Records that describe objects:
— start —

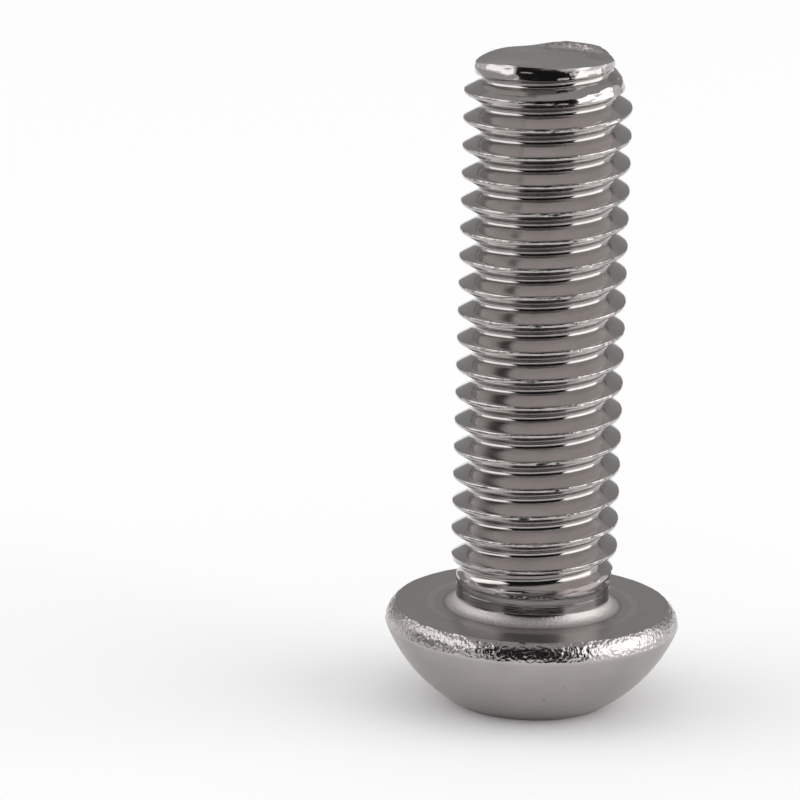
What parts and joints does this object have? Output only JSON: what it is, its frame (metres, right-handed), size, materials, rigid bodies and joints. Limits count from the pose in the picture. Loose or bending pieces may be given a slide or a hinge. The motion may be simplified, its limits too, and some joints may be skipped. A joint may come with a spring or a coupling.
{
  "type": "button head screw",
  "caption": "Hexagon socket button head screw: a low domed head with a flat bearing face on a metric shank threaded up to the head",
  "frame": {"origin": "centre of the bearing face under the head", "axes": "+Z along the shank from the head to the tip, -Y the front of the picture, +X to its right"},
  "size_m": [0.0104, 0.0104, 0.0237],
  "materials": {
    "stainless_steel": "satin, bare stainless steel"
  },
  "bodies": {
    "root": {"button_head_screw": "stainless_steel"}
  },
  "joints": []
}
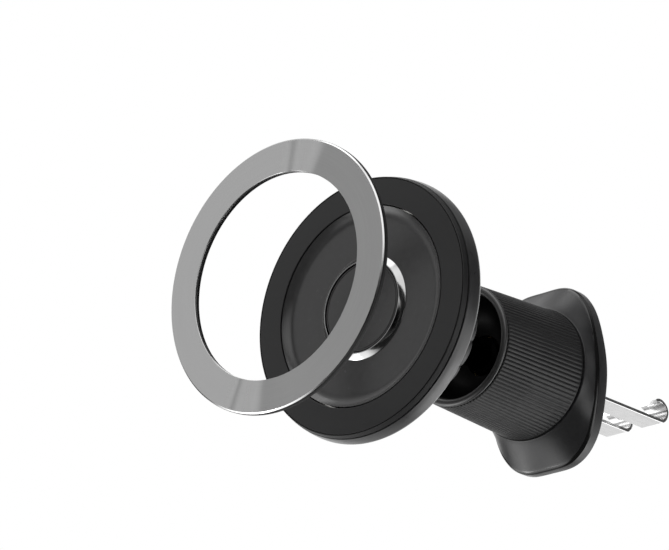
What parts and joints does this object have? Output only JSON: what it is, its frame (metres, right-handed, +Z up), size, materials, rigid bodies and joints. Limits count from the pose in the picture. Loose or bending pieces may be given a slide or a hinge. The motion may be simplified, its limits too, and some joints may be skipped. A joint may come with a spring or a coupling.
{
  "type": "car phone mount",
  "caption": "Magnetic phone mount for a car air vent: round head on a ball joint, knurled tightening sleeve, oval clamp base, twin steel vent hooks, loose steel phone ring.",
  "frame": {"origin": "centre of the vent pad's rear face, on the axis of the ball, sleeve and base", "axes": "+Y along the mount's axis, away from the driver and into the vent; +Z up, the flange's long way; +X to the driver's right"},
  "size_m": [0.056, 0.1207, 0.0565],
  "materials": {
    "black_satin_plastic": "satin moulded ABS with a faint fine texture, deep grey-black",
    "front_band_plastic": "soft-touch flat front band, near black",
    "face_plastic": "smooth semi-gloss dark grey",
    "chrome_trim": "polished bright ring",
    "grip_plastic": "matte black, fine lengthwise ribs",
    "inner_plastic": "matte black moulded",
    "pad_rubber": "matte black silicone rubber",
    "backing_rubber": "thin black film",
    "ring_steel": "turned satin steel with a bright chamfer",
    "hook_steel": "bright polished pressed steel",
    "rod_steel": "blackened turned steel",
    "screw_steel": "zinc plated",
    "spring_steel": "plain spring steel",
    "magnet_nickel": "nickel plated neodymium",
    "nylon": "natural nylon",
    "brass": "turned brass"
  },
  "bodies": {
    "base": {"clamp_base": "black_satin_plastic", "back_plate": "inner_plastic", "vent_pad": "pad_rubber", "plate_screw_1": "screw_steel", "plate_screw_2": "screw_steel", "retaining_clip": "spring_steel", "thrust_washer": "nylon"},
    "sleeve": {"knurled_sleeve": "grip_plastic", "funnel_insert": "inner_plastic", "drive_nut": "brass"},
    "rod": {"ball_rod": "rod_steel", "hook_fork": "hook_steel", "fork_rivet_1": "screw_steel", "fork_rivet_2": "screw_steel"},
    "seat_pad": {"ball_seat_pad": "nylon"},
    "seat_ring": {"ball_seat_ring": "nylon"},
    "head": {"front_cover": "front_band_plastic", "face_disc": "face_plastic", "chrome_ring": "chrome_trim", "centre_cap": "face_plastic", "magnet_01": "magnet_nickel", "magnet_02": "magnet_nickel", "magnet_03": "magnet_nickel", "magnet_04": "magnet_nickel", "magnet_05": "magnet_nickel", "magnet_06": "magnet_nickel", "magnet_07": "magnet_nickel", "magnet_08": "magnet_nickel", "magnet_09": "magnet_nickel", "magnet_10": "magnet_nickel", "magnet_11": "magnet_nickel", "magnet_12": "magnet_nickel", "yoke_ring": "spring_steel", "magnet_carrier": "inner_plastic", "rear_shell": "black_satin_plastic", "head_screw_1": "screw_steel", "head_screw_2": "screw_steel", "head_screw_3": "screw_steel"},
    "collar": {"collar_nut": "black_satin_plastic"},
    "ring": {"steel_ring": "ring_steel", "ring_backing": "backing_rubber"}
  },
  "joints": [
    {"name": "sleeve_turn", "type": "hinge", "parent": "base", "child": "sleeve", "pos_m": [0, -0.0198, 0], "axis": [0, 1, 0], "range_deg": [0, 720]},
    {"name": "hook_draw", "type": "slide", "parent": "base", "child": "rod", "axis": [0, -1, 0], "range_m": [0, 0.006]},
    {"name": "ball_tilt", "type": "hinge", "parent": "rod", "child": "seat_pad", "pos_m": [0, -0.0498, 0], "axis": [1, 0, 0], "range_deg": [-25, 25]},
    {"name": "ball_pan", "type": "hinge", "parent": "seat_pad", "child": "seat_ring", "pos_m": [0, -0.0498, 0], "axis": [0, 0, 1], "range_deg": [-25, 25]},
    {"name": "ball_spin", "type": "hinge", "parent": "seat_ring", "child": "head", "pos_m": [0, -0.0498, 0], "axis": [0, 1, 0], "continuous": true},
    {"name": "collar_turn", "type": "hinge", "parent": "head", "child": "collar", "pos_m": [0, -0.0488, 0], "axis": [0, 1, 0], "range_deg": [0, 120]},
    {"name": "ring_pull", "type": "slide", "parent": "head", "child": "ring", "axis": [0, 0.9994, 0.0336], "range_m": [0, 0.0238]}
  ],
  "couplings": [
    {"joint": "sleeve_turn", "follows": "hook_draw", "rad_per_m": 2094.4}
  ]
}
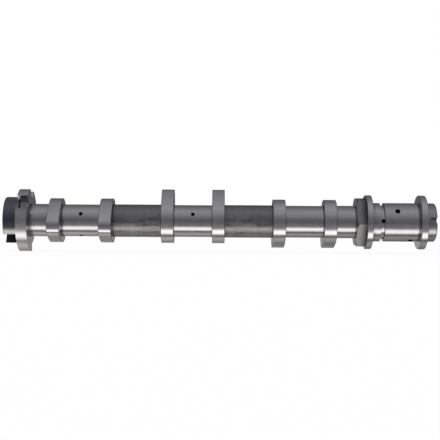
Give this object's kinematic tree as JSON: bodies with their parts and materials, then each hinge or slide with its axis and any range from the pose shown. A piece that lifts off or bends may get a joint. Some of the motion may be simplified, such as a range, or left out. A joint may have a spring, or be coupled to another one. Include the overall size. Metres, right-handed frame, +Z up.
{
  "type": "camshaft",
  "caption": "Overhead camshaft of an engine: paired cam lobes along a slim shaft, thrust journal with oil groove between flanges, spanner hexagon, sensor wheel and slotted rear drive.",
  "frame": {"origin": "on the shaft's axis, in the face of the front flange that the sprocket seats on", "axes": "+X along the axis toward the nose, +Z up as in the picture, -Y toward the viewer"},
  "size_m": [0.4091, 0.0602, 0.06],
  "materials": {
    "ground_steel": "ground and turned steel, rougher between the lobe pairs"
  },
  "bodies": {
    "root": {"camshaft": "ground_steel"}
  },
  "joints": []
}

— end —

▸ **Work instructions**
Output the records above in their entirety, exactly.

▸ **Solution below**
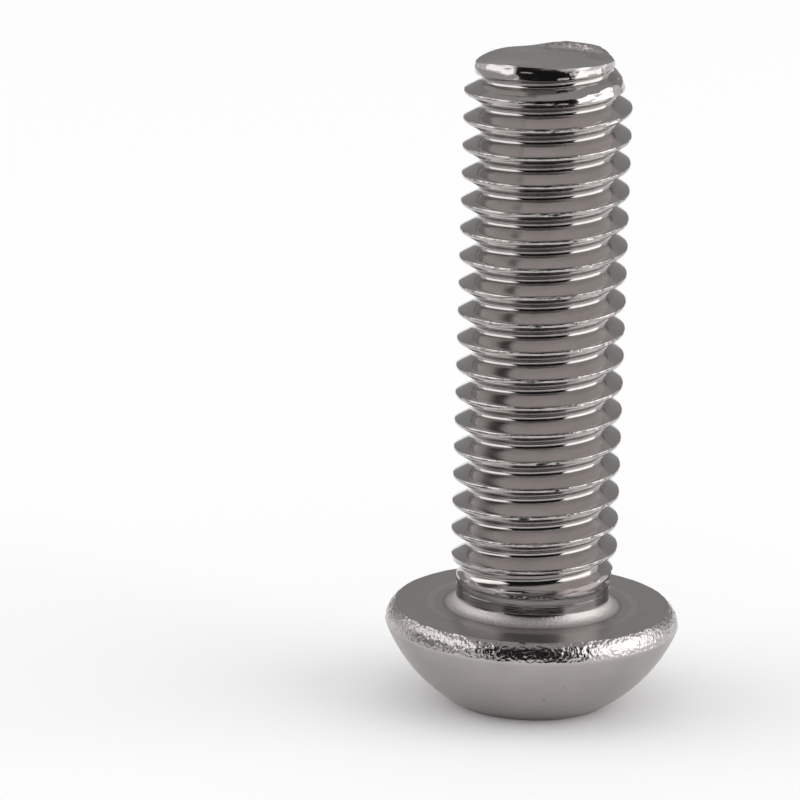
What parts and joints does this object have? Output only JSON: what it is, its frame (metres, right-handed), size, materials, rigid bodies and joints. Limits count from the pose in the picture. Loose or bending pieces may be given a slide or a hinge. The motion may be simplified, its limits too, and some joints may be skipped. A joint may come with a spring or a coupling.
{
  "type": "button head screw",
  "caption": "Hexagon socket button head screw: a low domed head with a flat bearing face on a metric shank threaded up to the head",
  "frame": {"origin": "centre of the bearing face under the head", "axes": "+Z along the shank from the head to the tip, -Y the front of the picture, +X to its right"},
  "size_m": [0.0104, 0.0104, 0.0237],
  "materials": {
    "stainless_steel": "satin, bare stainless steel"
  },
  "bodies": {
    "root": {"button_head_screw": "stainless_steel"}
  },
  "joints": []
}
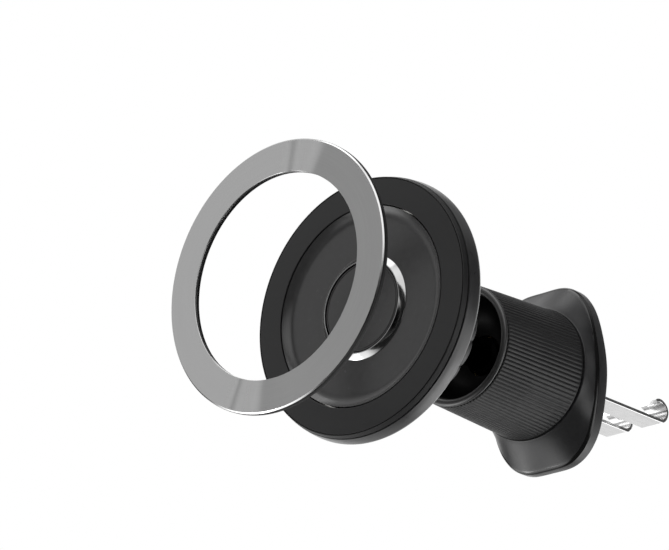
What parts and joints does this object have? Output only JSON: what it is, its frame (metres, right-handed, +Z up), size, materials, rigid bodies and joints. Limits count from the pose in the picture. Loose or bending pieces may be given a slide or a hinge. The motion may be simplified, its limits too, and some joints may be skipped. A joint may come with a spring or a coupling.
{
  "type": "car phone mount",
  "caption": "Magnetic phone mount for a car air vent: round head on a ball joint, knurled tightening sleeve, oval clamp base, twin steel vent hooks, loose steel phone ring.",
  "frame": {"origin": "centre of the vent pad's rear face, on the axis of the ball, sleeve and base", "axes": "+Y along the mount's axis, away from the driver and into the vent; +Z up, the flange's long way; +X to the driver's right"},
  "size_m": [0.056, 0.1207, 0.0565],
  "materials": {
    "black_satin_plastic": "satin moulded ABS with a faint fine texture, deep grey-black",
    "front_band_plastic": "soft-touch flat front band, near black",
    "face_plastic": "smooth semi-gloss dark grey",
    "chrome_trim": "polished bright ring",
    "grip_plastic": "matte black, fine lengthwise ribs",
    "inner_plastic": "matte black moulded",
    "pad_rubber": "matte black silicone rubber",
    "backing_rubber": "thin black film",
    "ring_steel": "turned satin steel with a bright chamfer",
    "hook_steel": "bright polished pressed steel",
    "rod_steel": "blackened turned steel",
    "screw_steel": "zinc plated",
    "spring_steel": "plain spring steel",
    "magnet_nickel": "nickel plated neodymium",
    "nylon": "natural nylon",
    "brass": "turned brass"
  },
  "bodies": {
    "base": {"clamp_base": "black_satin_plastic", "back_plate": "inner_plastic", "vent_pad": "pad_rubber", "plate_screw_1": "screw_steel", "plate_screw_2": "screw_steel", "retaining_clip": "spring_steel", "thrust_washer": "nylon"},
    "sleeve": {"knurled_sleeve": "grip_plastic", "funnel_insert": "inner_plastic", "drive_nut": "brass"},
    "rod": {"ball_rod": "rod_steel", "hook_fork": "hook_steel", "fork_rivet_1": "screw_steel", "fork_rivet_2": "screw_steel"},
    "seat_pad": {"ball_seat_pad": "nylon"},
    "seat_ring": {"ball_seat_ring": "nylon"},
    "head": {"front_cover": "front_band_plastic", "face_disc": "face_plastic", "chrome_ring": "chrome_trim", "centre_cap": "face_plastic", "magnet_01": "magnet_nickel", "magnet_02": "magnet_nickel", "magnet_03": "magnet_nickel", "magnet_04": "magnet_nickel", "magnet_05": "magnet_nickel", "magnet_06": "magnet_nickel", "magnet_07": "magnet_nickel", "magnet_08": "magnet_nickel", "magnet_09": "magnet_nickel", "magnet_10": "magnet_nickel", "magnet_11": "magnet_nickel", "magnet_12": "magnet_nickel", "yoke_ring": "spring_steel", "magnet_carrier": "inner_plastic", "rear_shell": "black_satin_plastic", "head_screw_1": "screw_steel", "head_screw_2": "screw_steel", "head_screw_3": "screw_steel"},
    "collar": {"collar_nut": "black_satin_plastic"},
    "ring": {"steel_ring": "ring_steel", "ring_backing": "backing_rubber"}
  },
  "joints": [
    {"name": "sleeve_turn", "type": "hinge", "parent": "base", "child": "sleeve", "pos_m": [0, -0.0198, 0], "axis": [0, 1, 0], "range_deg": [0, 720]},
    {"name": "hook_draw", "type": "slide", "parent": "base", "child": "rod", "axis": [0, -1, 0], "range_m": [0, 0.006]},
    {"name": "ball_tilt", "type": "hinge", "parent": "rod", "child": "seat_pad", "pos_m": [0, -0.0498, 0], "axis": [1, 0, 0], "range_deg": [-25, 25]},
    {"name": "ball_pan", "type": "hinge", "parent": "seat_pad", "child": "seat_ring", "pos_m": [0, -0.0498, 0], "axis": [0, 0, 1], "range_deg": [-25, 25]},
    {"name": "ball_spin", "type": "hinge", "parent": "seat_ring", "child": "head", "pos_m": [0, -0.0498, 0], "axis": [0, 1, 0], "continuous": true},
    {"name": "collar_turn", "type": "hinge", "parent": "head", "child": "collar", "pos_m": [0, -0.0488, 0], "axis": [0, 1, 0], "range_deg": [0, 120]},
    {"name": "ring_pull", "type": "slide", "parent": "head", "child": "ring", "axis": [0, 0.9994, 0.0336], "range_m": [0, 0.0238]}
  ],
  "couplings": [
    {"joint": "sleeve_turn", "follows": "hook_draw", "rad_per_m": 2094.4}
  ]
}
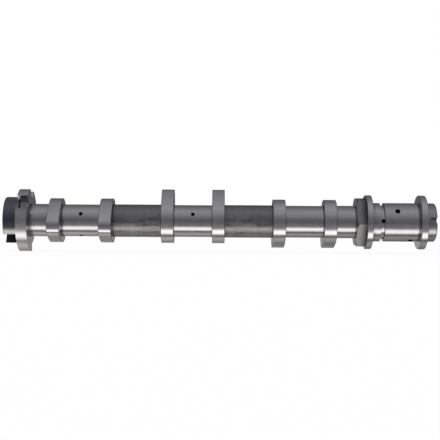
Give this object's kinematic tree as JSON: bodies with their parts and materials, then each hinge or slide with its axis and any range from the pose shown. A piece that lifts off or bends may get a joint. Some of the motion may be simplified, such as a range, or left out. A joint may have a spring, or be coupled to another one. Include the overall size. Metres, right-handed frame, +Z up.
{
  "type": "camshaft",
  "caption": "Overhead camshaft of an engine: paired cam lobes along a slim shaft, thrust journal with oil groove between flanges, spanner hexagon, sensor wheel and slotted rear drive.",
  "frame": {"origin": "on the shaft's axis, in the face of the front flange that the sprocket seats on", "axes": "+X along the axis toward the nose, +Z up as in the picture, -Y toward the viewer"},
  "size_m": [0.4091, 0.0602, 0.06],
  "materials": {
    "ground_steel": "ground and turned steel, rougher between the lobe pairs"
  },
  "bodies": {
    "root": {"camshaft": "ground_steel"}
  },
  "joints": []
}